To this day I still don’t know if I will ever be as good a comedian as I could have been a journalist, but I would rather be crap at something I love than good at something I hate.
When I first started comedy, people encouraged me to at least keep my job while I was trying it. But I was watching Oprah one day when she was interviewing Roseanne Barr. Roseanne said something that really resonated with me. She said: “If you have something to fall back on, you tend to fall back on it.”
So I quit my job and decided to become a full-time comedian. That way I knew that if I wanted to pay my rent and eat I would have to get good at it as quickly as possible.
That said it was a hard slog. The first year I did comedy I earned a grand total of $4000. Less than Shane Warne’s monthly mobile bill. The next year it was $6000, which is still less than the dole.
What do you think of Twitter?
Like anything it’s a medium and it’s what you do with the medium that is important. People say: “I don’t like Twitter because why would I care if someone ate a sandwich”.
Well don’t follow them then. That is not the fault of Twitter, that’s the fault of the dickhead who thinks you are interested if they eat sandwiches. It’s like saying you don’t like books because you didn’t like Max Walker’s How To Hypnotize Chooks.
What was Nicole Kidman really like? (For those not in the know when Wil worked for Triple J, I can’t remember how, but he managed to get Nic to agree to go on a date with him to the Bondi RSL Club!)
Delightful. And much more funny than you would think. Although I did pay for all the drinks, apparently you can’t get change for a million dollar note at the RSL.
What is it about Stand up comedy that has you hooked?
I like having a job where I don’t have to go an office; can wear tracksuit pants and thongs more often than not; and can say what I like when I like; (and yes I realize this is one step away from being homeless and standing in a mall with a cardboard sign that says “Will Tell Jokes For Food”);
I think stand-up is the most pure form of entertainment there is.
Can you entertain a room full of people with nothing more than your thoughts?
If you find something you truly love and you are willing to work hard enough at it, you will be able to find a way to make it your career.
I still like showing people around my house and saying: “Dick jokes paid for that couch you are sitting on… now let’s go for a swim in the Shannon Noll pool”;
It is better to be okay at something you love, than be good at something you don’t (this also applies to my sex life);
But interestingly the reasons you get into something are not always the reasons you continue to do it. You can get into comedy because you think it would be fun to meet girls or have people know who you are, but you will soon realize how unimportant those things are.

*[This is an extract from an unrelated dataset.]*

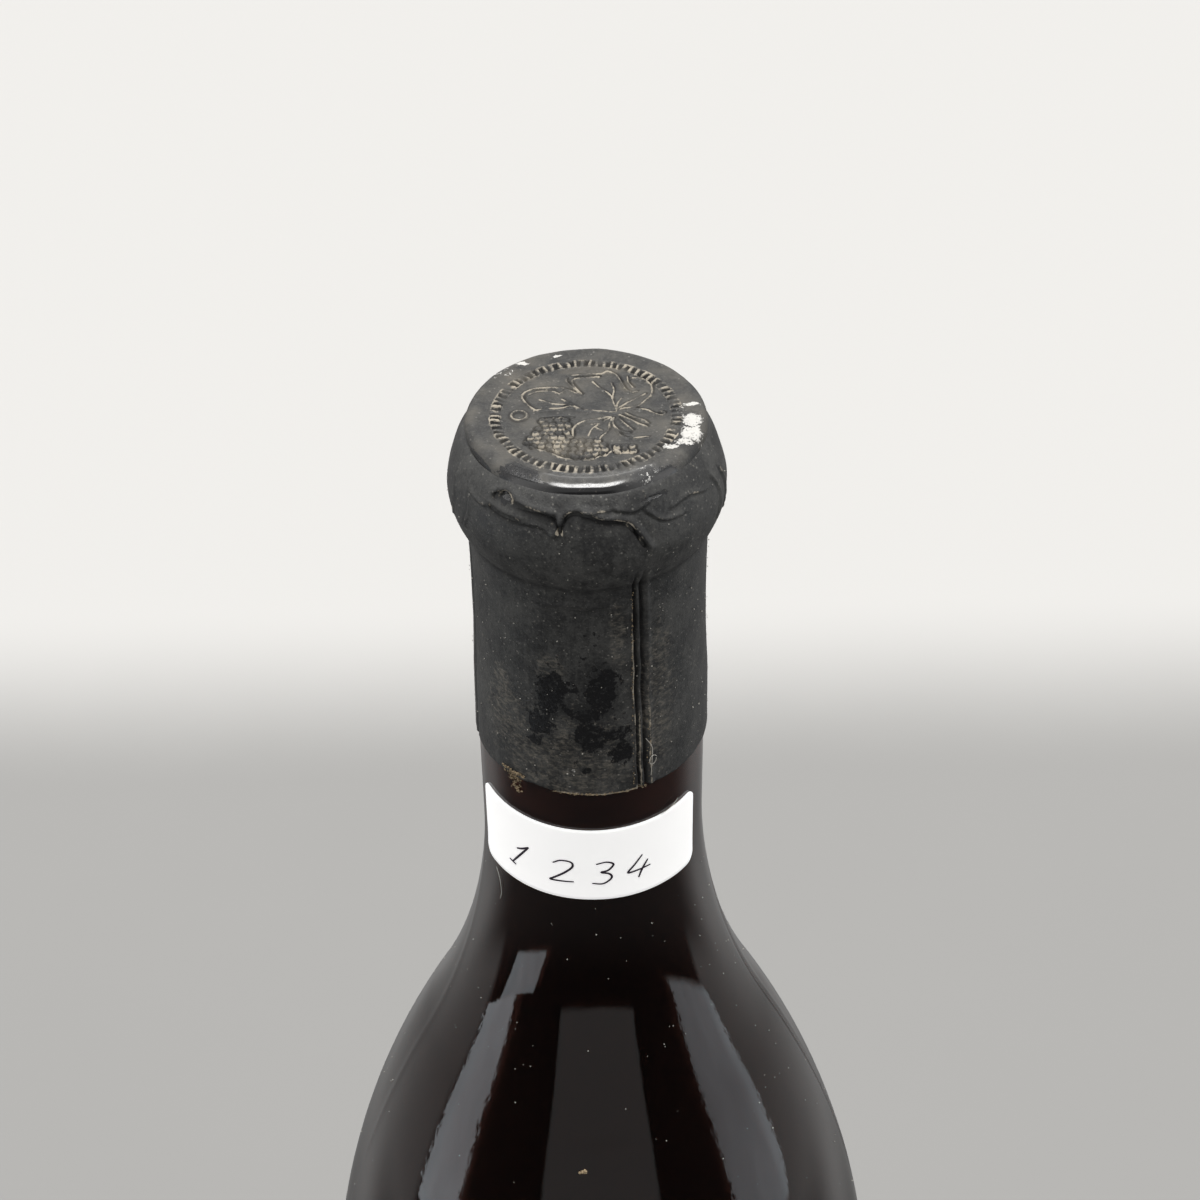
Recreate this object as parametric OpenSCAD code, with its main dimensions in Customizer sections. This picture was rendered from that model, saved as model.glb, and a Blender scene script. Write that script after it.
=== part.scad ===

The work needs to be its own reward;
My friend who has a real job once said to me: “You know mate, when we are 60 we are going to be sitting on my porch, but we are going to be telling your stories”. Neither of those positions are necessarily better than the other, but sometimes in life you have to decide who you want to be on the porch.
You have worked across many mediums – what has been your favourite and why?
I consider myself a stand-up comedian. That is my trade. My day job. The others I just dabble in so that people will come and see me tell my jokes.
TV and writing I don’t really enjoy doing, but I enjoy having done. I find them hard, but rewarding when completed. Radio on the other hand is great fun to do, so immediate, but the downside is it is so all-consuming of new material that you never have time to get things how you would like them, and when you do they are gone in a minute.
What has been your greatest life lesson?
That it takes hard work to make it look easy. I don’t really think I have ever had a “turning point” in my career, it’s been more a series of minor successes and set-backs. Two steps forward, one step back.
I am not much of a self-help slogan guy, but it’s like they said in Batman Begins “why do we fall? So we can learn how to pick ourselves up!”
The biggest lesson for me has been to not be discouraged when you don’t get a job; someone else gets a gig you want; you have a bad gig; you get sacked etc.
The first time I got a gig at Triple J I was sacked after week because the presenter I was working for didn’t think my stuff was funny. A year later I was hosting The Breakfast Show.
I have always tried to do as many things as possible (stand-up; writing; TV; radio etc) so that when one of them falls over I have another to take its place and I don’t have to get a real job.
Sometimes it seems from the outside that one thing, or job is a turning point, but it is rarely like that in real life. It is more like a series of small things that reach a tipping point.
It’s like the fame thing. It never happened overnight for me like it does for some people, so I never had to deal with it.
It was more like when you have lost some weight and you see someone you haven’t seen for a while.
They find your weight-loss amazing, but for you it doesn’t seem so remarkable because you have lost a little bit at a time and have continually adjusted your expectations.
What is your advice to a no-name trying to build their persona in the media?
Don’t do it. Well unless there is a voice inside you that doesn’t give you a choice. It’s too hard a business for someone who just wants to do it, you have to need to do it.
(Plus I am not that good at my job and the last thing I need is young, talented, ambitious people getting into the industry and taking my jobs.)
Oh, you should never google yourself. I tried once but I couldn’t bend my head down that far. But seriously I think it was Tallulah Bankhead who said being famous means people you have never met hate you- and the internet proves this. I tend to live my life by the what you don’t know doesn’t hurt you principle;
There is no prize at the end. I have learned to judge the value of my life and career by my own measures. There are no amount of good reviews or golden statues that will fill an empty hole inside you;
And while we are on the topic there is no point wasting your time worrying about what some dickhead you probably wouldn’t like anyway thinks of you, just like there is no point getting angry when someone gets a job that you didn’t want;
Working in the media is like being a football coach. You will get sacked at some stage, it’s just a matter of when;
And it often has nothing to do with quality, in my experience the things that people liked the most and still remember were all jobs I eventually got sacked from.
Every time I got sacked, I went away and worked harder and the next opportunity I got was always better than the last one.
Don’t let people tell you what to do. If a sign says don’t walk on the grass, fuck ‘em, get your bike and do some burnouts. Life is too short to not have some fun along the way.